There is a growing body of research evidence, including from this project, providing insights into how to develop impactful work with men and boys to shift gendered social norms. The following are some of the key principles which can contribute to effective interventions in this area:

Strategies for shifting norms

  • Wherever possible, interventions should be ongoing and in-depth rather than one-off or tokenistic.
  • To have a lasting impact, interventions should be multifaceted and holistic rather than only focusing on one possible level of change. This could include addressing ways in which gender norms are reproduced at different levels and in different parts of an organisation, and involving people from across the organisation in creating change (for example, within a school context this is sometimes referred to as a ‘whole-school’ approach).
  • Gender-sensitive and gender-transformative approaches are best placed to address issues connected to gender norms. This means both recognising and seeking to change the impacts of gendered expectations and inequalities as part of interventions.
  • Where appropriate, influential figures and peers can be used to help instigate and model norm change.

Engaging effectively

  • Adopt a positive approach to men and boys rather than one which is condemnatory or ‘lecturing’ towards them.
  • At the same time, challenge men and boys to take their share of responsibility for creating change in social norms, rather than patronising or holding low expectations of them.
  • Provide safe, supportive and inclusive spaces for discussion, to help men and boys feel able to open up and talk honestly about difficult subjects which are highly personal.
  • Whilst recognising the influence of wider society in cultivating unequal gender relations and norms, encourage men to take responsibility and be accountable for their own behaviour.
  • Ensure women’s voices and experiences are heard within work with men and boys. For example, it may be helpful to work in all-male groups sometimes, but it is still important to find ways for men and boys to listen to women’s voices within such contexts.
  • Be prepared for how you will deal with problematic behaviours or attitudes you may encounter when working with men and boys, such as sexist or homophobic comments, and avoid colluding in such behaviour.

Differences among men and boys

  • It is possible to engage with any men and boys about gender norms, however it is important to do so in appropriate and relatable ways which are relevant to the group you are working with.
  • Take into account the differences among men and boys when working with them, especially in terms of power and inequalities based on, for example, social class, ‘race’ and ethnicity, sexuality, age and dis/ability.
  • Work with boys from a young age in order to enable the best chance of creating long-term changes in social norms.
  • Avoid separating yourself from other men and boys, as if you are in some way more enlightened than them or not capable of making mistakes too.

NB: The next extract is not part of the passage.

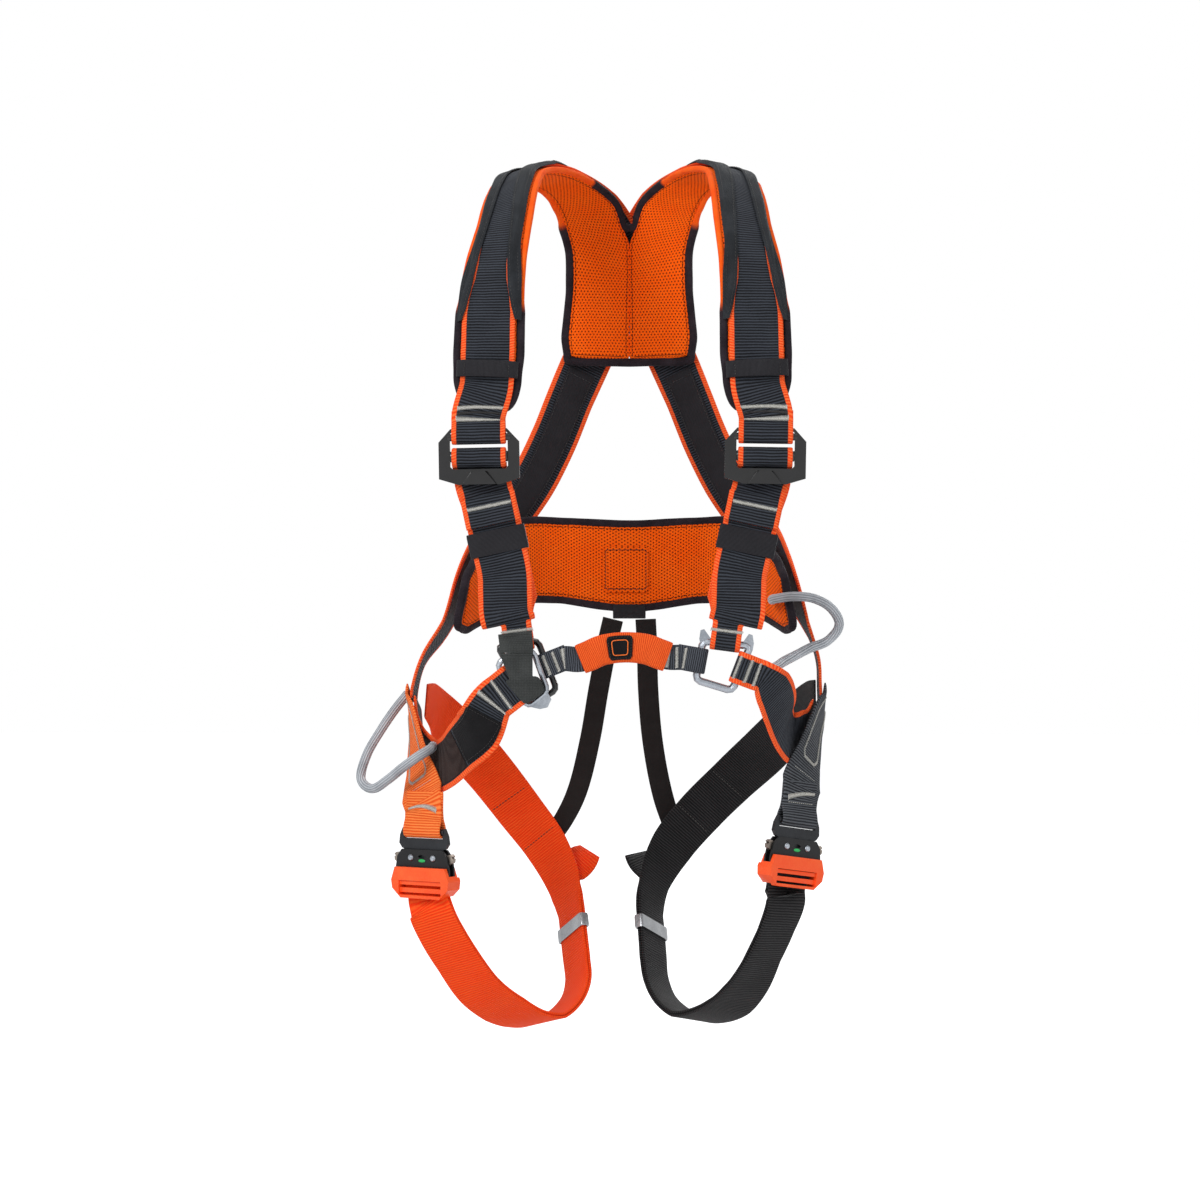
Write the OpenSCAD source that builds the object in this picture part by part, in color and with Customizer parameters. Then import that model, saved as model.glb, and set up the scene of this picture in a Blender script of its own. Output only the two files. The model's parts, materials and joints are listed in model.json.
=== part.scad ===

Approaching work with men and boys

  • Working on gendered social norms is challenging, complex and long-term, but it is important to recognise that change is possible when engaging with men and boys, that norms can and do shift in positive directions, and that everyone has the potential to change.
  • Collaborate with and be accountable to women and women and girls’ organisations, to ensure that gender inequalities are not being replicated in work with men and boys.
  • Help to build a movement – this work cannot be done only by relying on individual personalities or by working in silos, there needs to be a groundswell of efforts to create change.